From the White House perspective, General McChrystal writes, “this partial decision was logical.” After less than a month, the president had increased American forces in Afghanistan by 50 percent. Though Mr. Obama had cast the conflict in Afghanistan as a “war of necessity,” as a candidate he was nonetheless wary about a prolonged American military involvement there.
But the Pentagon pressed for an additional 4,000 troops, fearing that there was little time to reverse the Taliban’s gains before the August elections in Afghanistan.
“The military felt a sense of urgency, seeing little remaining time if any forces approved were to reach Afghanistan in time to improve security in advance of the elections,” he wrote.
The White House later approved the 4,000 troops, but the dispute pointed to a deeper clash of cultures over the use of force that continued after General McChrystal took command.
“Military leaders, many of whom were students of counterinsurgency, recognized the dangers of an incremental escalation, and the historical lesson that ‘trailing’ an insurgency typically condemned counterinsurgents to failure,” he writes.
In May 2009, soon before he assumed command in Kabul, General McChrystal had a “short, but cordial” meeting with Mr. Obama at which the president “offered no specific guidance,” he notes.
The next month, General McChrystal was surprised when James L. Jones, Mr. Obama’s first national security adviser, told him that the Obama administration would not consider sending more forces until the effect of arriving units could be fully evaluated.
That contradicted the guidance that General McChrystal had received from Defense Secretary Robert M. Gates that he should submit an assessment in August of the additional forces that might be required, he writes.
At an Oct. 8, 2009, video conference with Mr. Obama’s National Security Council, differences again emerged when General McChrystal outlined his goals: “Defeat the Taliban. Secure the population.”
That prompted a challenge by a Washington-based official, whom General McChrystal does not name, that the goal of defeating the Taliban seemed too ambitious and that the command in Kabul should settle instead for an effort to “degrade” the Taliban.
At the next video conference, General McChrystal presented a slide showing that his objectives had been derived from Mr. Obama’s own speeches and a White House strategy review. “But it was clear to me that the mission itself was now on the table for review and adjustment,” he wrote.
After General McChrystal determined that at least 40,000 additional forces were needed to reverse the deteriorating situation in Afghanistan, Mr. Obama provided 30,000 and said he would ask allied nations to contribute the rest.

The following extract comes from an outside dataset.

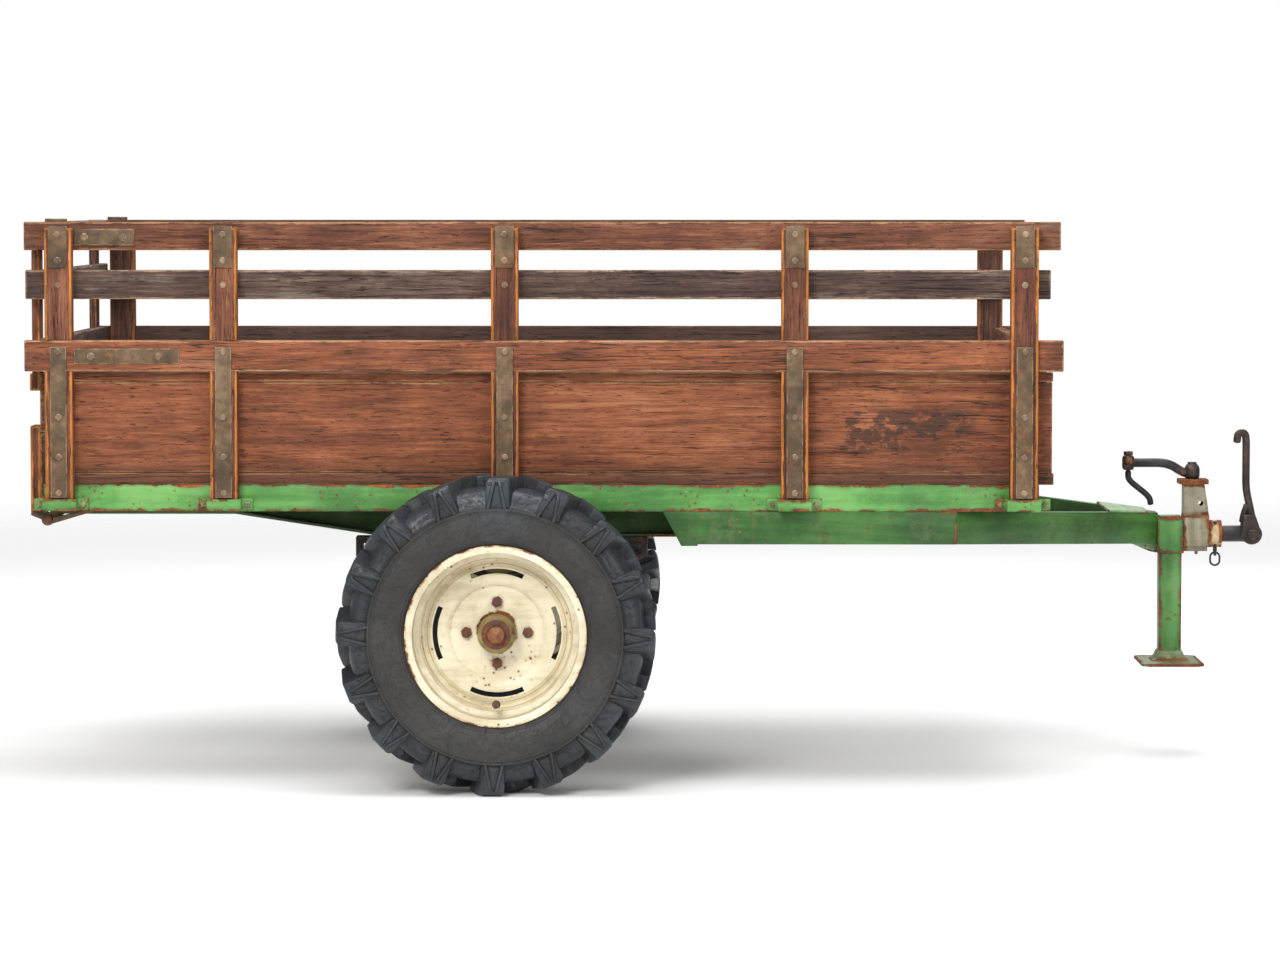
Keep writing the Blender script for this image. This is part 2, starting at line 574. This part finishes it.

General McChrystal acknowledges that he had concerns that Mr. Obama’s decision to announce a date for beginning the withdrawal of the additional “surge” forces might embolden the Taliban. But the general writes that he did not challenge the decision.
“If I felt like the decision to set a withdrawal date would have been fatal to the success of our mission, I’d have said so,” he writes.
General McChrystal has little to say about the episode that led to the article in Rolling Stone. He writes that the comments attributed to his team were “unacceptable” but adds that he was surprised by the tone of the article, which he had expected would show the camaraderie among the American, British, French and Afghan officers.
As the controversy over the article grew, General McChrystal did not seek advice before offering his resignation. The book does not say if he was disappointed when Mr. Obama accepted it at a brief White House meeting.
Returning to his quarters at Fort McNair after that White House meeting, he broke the news to his wife: “I told her that our life in the Army was over.”